In order to gauge the costs better, Tan visits the management's office if he is interested in an apartment. "Usually, they would be willing to provide information such as the maintenance charges outstanding as they would be happy that someone is interested in absorbing the costs."

4) Syndicates
Syndicates usually surface during auctions, either to make a quick profit from serious bidders or distract buyers from bidding. Usually working in groups, these individuals approach bidders, offering to back down on their bids in return for monetary gains. Other syndicates are interested in purchasing the property but resort to tactics such as distracting other bidders.

These syndicates usually work at public auctions held in the High Courts or at the land office, says Tan. "The syndicates would generally 'work' during bids for properties in hot locations and their job there is to make overenthusiastic bidders suffer by outbidding them, especially if the latter have not given them monetary gifts."

These syndicates are not illegal, says Azizi.

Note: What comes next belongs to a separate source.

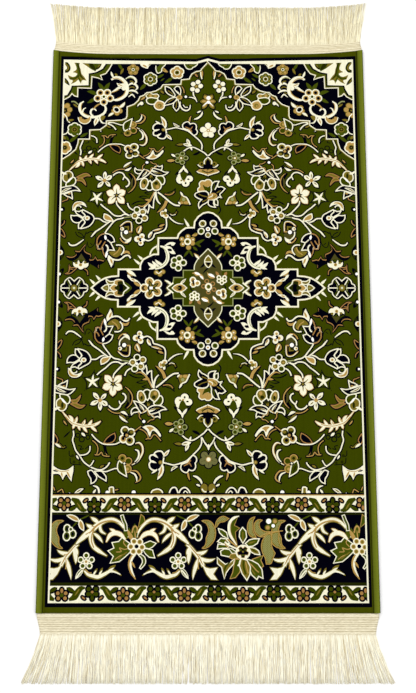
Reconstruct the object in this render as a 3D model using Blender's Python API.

Ignore them, he says. "If you don't talk to them, they can't distract you."

Another point is not to get too emotional when placing your bids. "Set your budget before the auction and don't budge from it," says Foong.

Do your homework
As with buying property through other means, you should do lots of background checks before making a bid for any property. Although one can get good deals at property auctions, good things don't come easy, says Azizi. "Do your homework first."

Because there are so many traps along the way, he cautions first-time homebuyers against purchasing a property at an auction. "Auctions are not for little boys. It is for seasoned homebuyers. This is because first-timers still have many gaps in their knowledge and with so many things that can go wrong, it could turn out to be a disaster."